Reliability has been an issue this year for Hamilton, but it hasn't stopped him scoring points at each race; he has not had a technical retirement. The last Mercedes technical retirement was Rosberg's in Russia last year.
New contract for Rosberg
Nico doesn't like talking in public and with the media about his contractual situation. But this weekend he did say something very interesting about his contractual situation with Mercedes and what might happen next. He equivocated when asked about it and in leaving a big gap between the lines, invited everyone to read between them.
"Of course I'm in an interesting situation, I just want to see what the future will be. Let's see. It's not something I'm focussing on at the moment. It's early days."
Rosberg is in a strong position, he can speak to Ferrari, if he wants to and even if he doesn't go there, it will raise his price with Mercedes. That would be normal good practice. It's unlikely he would want to leave Mercedes, as he has so much invested there.
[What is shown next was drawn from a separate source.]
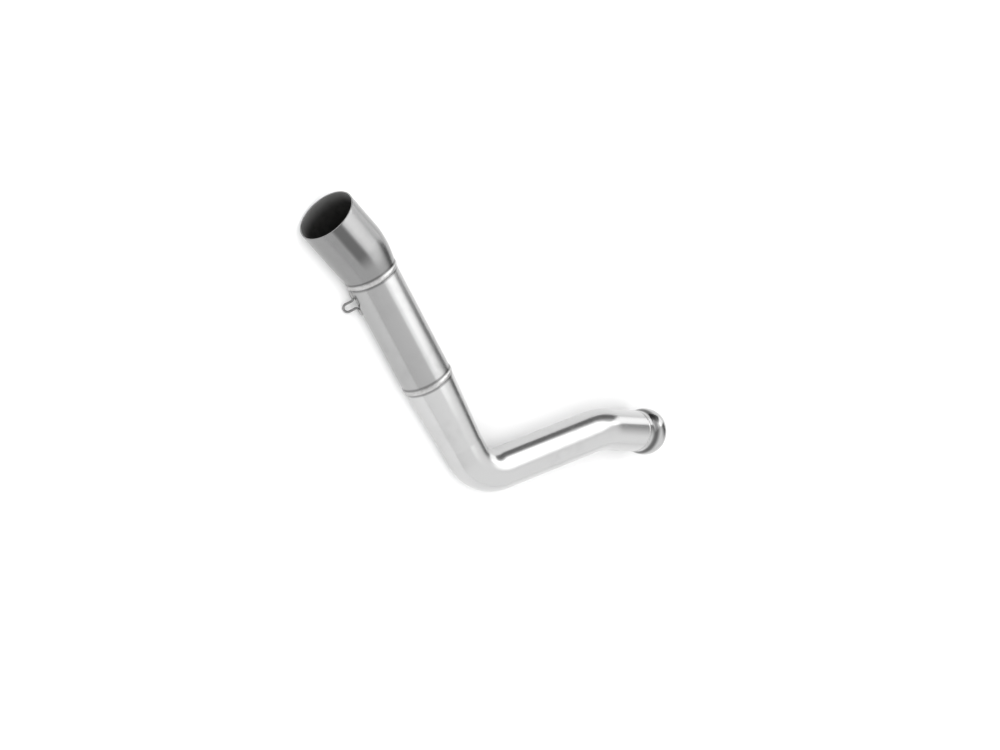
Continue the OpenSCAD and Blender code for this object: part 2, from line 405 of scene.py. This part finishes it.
class OwnGuide:
    """Reads a place from the attributes of a piece that was made here."""

    def read(self, graph: Graph) -> Along:
        """Adds the nodes that read the station and the radius."""
        station = graph.node("ShaderNodeAttribute", {"attribute_name": "station"}).outputs["Fac"]
        radius = graph.node("ShaderNodeAttribute", {"attribute_name": "radius"}).outputs["Fac"]
        return Along(object_place(graph), Value(graph, station), Value(graph, radius))


Guide = Union[StraightGuide, BentGuide, OwnGuide]


def object_place(graph: Graph) -> Value:
    """The surface's place in millimetres."""
    coordinates = graph.node("ShaderNodeTexCoord").outputs["Object"]
    return graph.scaled(coordinates, 1 / MM)


# ---- Finishes


def surface(name: Finish, shader_inputs: Mapping[str, Any]) -> tuple[bpy.types.Material, Graph, bpy.types.Node]:
    """Starts a material with one surface shader.

    Args:
        name: The finish.
        shader_inputs: What is the same all over the surface.

    Returns:
        The material, its graph and its shader.
    """
    material = bpy.data.materials.new(name.value)
    material.use_nodes = True
    graph = Graph(material.node_tree)
    graph.tree.nodes.clear()
    shader = graph.node("ShaderNodeBsdfPrincipled", None, shader_inputs)
    graph.node("ShaderNodeOutputMaterial", None, {"Surface": shader.outputs[0]})
    return material, graph, shader


def set_inputs(graph: Graph, shader: bpy.types.Node, inputs: Mapping[str, Value]) -> None:
    """Links what varies over the surface to the shader."""
    for name, value in inputs.items():
        graph.tree.links.new(value.socket, shader.inputs[name])


@dataclass(frozen=True)
class PaintedDarkBand:
    """A dark reflection band painted along a tube, on the side that faces one way."""

    facing: tuple[float, float, float]
    full: float
    gone: float
    start: tuple[float, float]
    strength: float

    def share(self, graph: Graph, at: Along) -> Value:
        """Adds the nodes that say how strongly a place is painted dark."""
        normal = graph.node("ShaderNodeTexCoord").outputs["Normal"]
        towards = graph.measure("DOT_PRODUCT", normal, tuple(Vector(self.facing).normalized()))
        near = graph.rise(towards, math.cos(math.radians(self.gone)), math.cos(math.radians(self.full)))
        return near * graph.rise(at.station, *self.start) * self.strength


@dataclass(frozen=True)
class PolishedSteel:
    """Polished stainless tube: fine marks round it, faint smudges, painted shade at its weld toes, and a dull bore
    painted dark for its shade.
    """

    name: Finish
    guide: Guide
    bore_r: float
    bore_growth: float = 0.0
    level: float = 0.5
    roughness: float = 0.2
    grain: float = 0.035
    grain_pitch: float = 0.35
    smudge: float = 0.08
    # Stations round which the colour is darkened as painted shade, with the band's half width and strength.
    shaded_toes: tuple[float, ...] = ()
    toe_shade_width: float = 3.0
    toe_shade_strength: float = 0.6
    # Stations over which the bore is painted lighter, as light falling in at the mouth.
    lit_bore: tuple[float, float] = (1e3, 2e3)
    streak_and_painted_band: Optional[PaintedDarkBand] = None

    def build(self) -> bpy.types.Material:
        """Makes the material."""
        material, graph, shader = surface(self.name, {"Metallic": 1.0})
        at = self.guide.read(graph)
        lines = self.lines(graph, at)
        cloud = graph.noise(at.place, 0.018, 4.0, 0.55)
        patch = graph.noise(at.place, 0.06, 3.0, 0.6)
        smudge = graph.rise(cloud, 0.42, 0.68) * graph.rise(patch, 0.35, 0.75)
        inside = at.radius < self.bore_limit(at)
        bore_mottle = graph.rise(graph.noise(at.place, 0.08, 4.0, 0.6), 0.3, 0.7)
        outer = graph.blend(smudge, grey(self.level), grey(self.level * (1 - self.smudge)))
        # Painted shade: the base colour darkens in a band round each listed toe station, towards a fifth of the
        # level.
        for toe_shade in self.shaded_toes:
            near = graph.rise(graph.maths("ABSOLUTE", at.station - toe_shade), 0.5, self.toe_shade_width, 1.0, 0.0)
            outer = graph.blend(near * self.toe_shade_strength, outer, grey(self.level * 0.2))
        # Painted reflection: a dark band on the side that faces the band's direction, over a run of stations.
        if self.streak_and_painted_band is not None:
            outer = graph.blend(self.streak_and_painted_band.share(graph, at), outer, grey(self.level * 0.2))
        # Painted shade: the bore is dark grey, mottled at random; painted light lifts it towards mid grey near the
        # mouth.
        inner = graph.blend(bore_mottle, grey(0.1, 0.02), grey(0.16, 0.02))
        inner = graph.blend(graph.rise(at.station, *self.lit_bore), inner, grey(0.5))
        polish = self.roughness + (lines - 0.5) * self.grain * 2 + smudge * 0.07
        height = lines * self.grain
        bump = graph.node("ShaderNodeBump", None, {"Strength": 0.2, "Distance": 0.02 * MM, "Height": height})
        set_inputs(
            graph,
            shader,
            {
                "Base Color": graph.blend(inside, outer, inner),
                "Roughness": polish + inside * 0.35,
                "Normal": Value(graph, bump.outputs[0]),
            },
        )
        return material

    def lines(self, graph: Graph, at: Along) -> Value:
        """Fine polishing marks that run round the tube."""
        drift = graph.scaled(at.place, 0.03)
        marks = graph.node("ShaderNodeCombineXYZ", None, {0: at.station / self.grain_pitch})
        return graph.noise(graph.vector("ADD", Value(graph, marks.outputs[0]), drift), 1.0, 2.0, 0.6)

    def bore_limit(self, at: Along) -> Term:
        """Radius under which the surface is the bore's, which may grow along the tube."""
        return self.bore_r + at.station * self.bore_growth if self.bore_growth else self.bore_r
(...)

He tends to confirm his contracts earlier in the season than some drivers, the last renewal was done in May 2013 and it wouldn't have surprised me to see him and Mercedes announcing a renewal in Monaco the week after next. Whether the incident of Sunday might change that, who knows.But equally he can take his time. And if that announcement doesn't come soon, then there is clearly more of a discussion being had.